BBQ Jackfruit Sandwiches
Unripe jackfruit has a texture akin to pulled pork, which has made it a darling among vegan cooks and eaters. Here, it gets combined with store-bought barbecue sauce and piled onto buns with an easy cabbage slaw that gets extra crunch (and protein) from roasted peanuts. Look for unripe (sometimes labeled young or green) jackfruit in water or brine, not sugar syrup, at Asian markets and supermarkets with large selections of vegan products.

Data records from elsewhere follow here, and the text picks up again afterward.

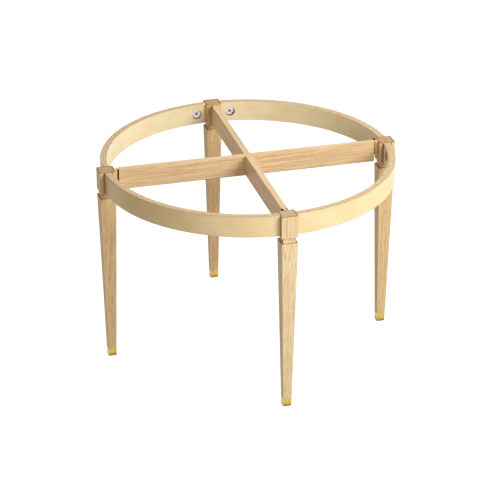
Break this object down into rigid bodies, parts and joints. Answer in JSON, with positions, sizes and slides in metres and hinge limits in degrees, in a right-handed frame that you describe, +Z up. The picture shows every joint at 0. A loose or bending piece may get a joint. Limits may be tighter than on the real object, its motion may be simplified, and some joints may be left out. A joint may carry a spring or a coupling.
{
  "type": "table frame",
  "caption": "Round dining-table under-frame with tapered square oak legs in brass ferrules, bent laminated apron arcs and half-lapped cross stretchers.",
  "frame": {"origin": "on the floor at the middle of the frame, below the crossing of the stretchers", "axes": "+Z up, +X towards the right leg, -Y towards the front leg, +Y towards the back leg"},
  "size_m": [1.065, 1.065, 0.72],
  "materials": {
    "leg_oak": "satin lacquered solid oak",
    "stretcher_oak": "satin lacquered solid oak",
    "apron_laminate": "satin lacquered bent lamination with pale face veneers",
    "ferrule_brass": "polished",
    "screw_brass": "plain",
    "housing_nickel": "nickel-plated zinc die casting",
    "cam_steel": "plated steel",
    "bolt_steel": "zinc-plated steel",
    "dowel_beech": "plain beech"
  },
  "bodies": {
    "root": {"apron_back_left": "apron_laminate", "apron_front_right": "apron_laminate", "apron_left_front": "apron_laminate", "apron_right_back": "apron_laminate", "bolt_back_left": "bolt_steel", "bolt_back_right": "bolt_steel", "bolt_front_left": "bolt_steel", "bolt_front_right": "bolt_steel", "bolt_left_back": "bolt_steel", "bolt_left_front": "bolt_steel", "bolt_right_back": "bolt_steel", "bolt_right_front": "bolt_steel", "cam_back_left": "cam_steel", "cam_back_right": "cam_steel", "cam_front_left": "cam_steel", "cam_front_right": "cam_steel", "cam_housing_back_left": "housing_nickel", "cam_housing_back_right": "housing_nickel", "cam_housing_front_left": "housing_nickel", "cam_housing_front_right": "housing_nickel", "cam_housing_left_back": "housing_nickel", "cam_housing_left_front": "housing_nickel", "cam_housing_right_back": "housing_nickel", "cam_housing_right_front": "housing_nickel", "cam_left_back": "cam_steel", "cam_left_front": "cam_steel", "cam_right_back": "cam_steel", "cam_right_front": "cam_steel", "dowel_lower_back_left": "dowel_beech", "dowel_lower_back_right": "dowel_beech", "dowel_lower_front_left": "dowel_beech", "dowel_lower_front_right": "dowel_beech", "dowel_lower_left_back": "dowel_beech", "dowel_lower_left_front": "dowel_beech", "dowel_lower_right_back": "dowel_beech", "dowel_lower_right_front": "dowel_beech", "dowel_upper_back_left": "dowel_beech", "dowel_upper_back_right": "dowel_beech", "dowel_upper_front_left": "dowel_beech", "dowel_upper_front_right": "dowel_beech", "dowel_upper_left_back": "dowel_beech", "dowel_upper_left_front": "dowel_beech", "dowel_upper_right_back": "dowel_beech", "dowel_upper_right_front": "dowel_beech", "ferrule_back": "ferrule_brass", "ferrule_front": "ferrule_brass", "ferrule_left": "ferrule_brass", "ferrule_right": "ferrule_brass", "ferrule_screw_back": "screw_brass", "ferrule_screw_front": "screw_brass", "ferrule_screw_left": "screw_brass", "ferrule_screw_right": "screw_brass", "leg_back": "leg_oak", "leg_front": "leg_oak", "leg_left": "leg_oak", "leg_right": "leg_oak", "stretcher_front_back": "stretcher_oak", "stretcher_left_right": "stretcher_oak"}
  },
  "joints": []
}
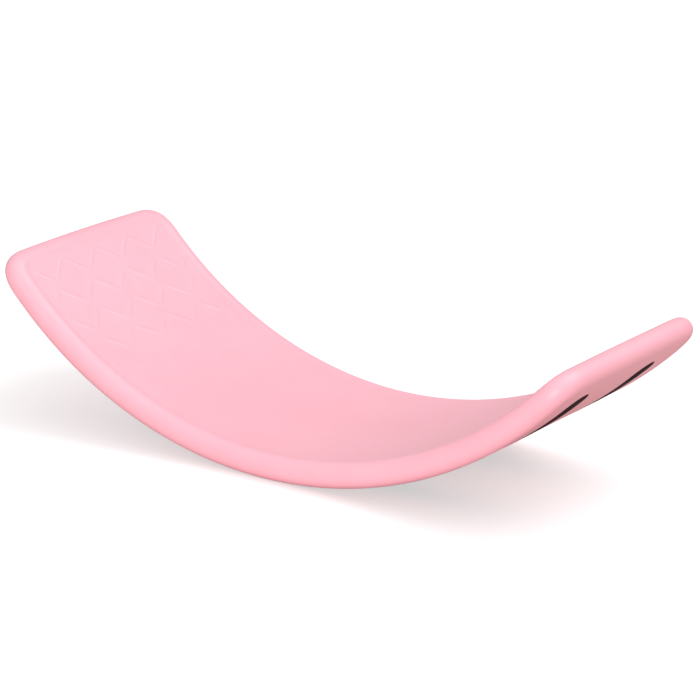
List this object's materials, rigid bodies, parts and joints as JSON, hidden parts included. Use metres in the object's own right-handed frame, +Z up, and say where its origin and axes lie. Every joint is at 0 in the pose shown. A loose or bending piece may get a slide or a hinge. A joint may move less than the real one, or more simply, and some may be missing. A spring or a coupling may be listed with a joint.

Two 14-ounce cans green jackfruit in brine (not syrup), such as Native Forest brand
1 tablespoon extra-virgin olive oil
¼ teaspoon Spanish smoked paprika (pimenton; optional)
1 cup vegan barbecue sauce
3 cups thinly shredded green cabbage
½ cup chopped roasted unsalted peanuts
1 garlic clove, minced
3 tablespoons vegan mayonnaise
1 tablespoon apple cider vinegar
¼ teaspoon kosher salt
Pinch freshly ground black pepper
4 hamburger buns, lightly toasted
Drain and rinse the jackfruit. Pick out and discard any seeds. Using a fork or your fingers, shred the jackfruit.
Pour the oil into a large skillet over medium heat. When it shimmers, add the jackfruit and cook until its moisture evaporates and the jackfruit starts to lightly brown, 5 minutes. Stir in the smoked paprika, if using, and cook until fragrant, 1 minute. Stir in the barbecue sauce and cook until the sauce thickens and reduces, 4 minutes.
To make the slaw, in a mixing bowl combine the shredded cabbage, peanuts, garlic, mayo, vinegar, salt and pepper and toss to evenly coat the cabbage.
Divide the sauced jackfruit among the buns and top with the slaw. Serve while hot.
The nutritional analysis was run with potato hamburger buns.
Nutrition | Calories: 440; Total Fat: 23 g; Saturated Fat: 4 g; Cholesterol: 0 mg; Sodium: 730 mg; Carbohydrates: 47 g; Dietary Fiber: 8 g; Sugars: 17 g; Protein: 13 g.
Adapted from a recipe by Amber St. Peter in "The Ultimate Vegan Cookbook" (Page Street Publishing Co., 2018).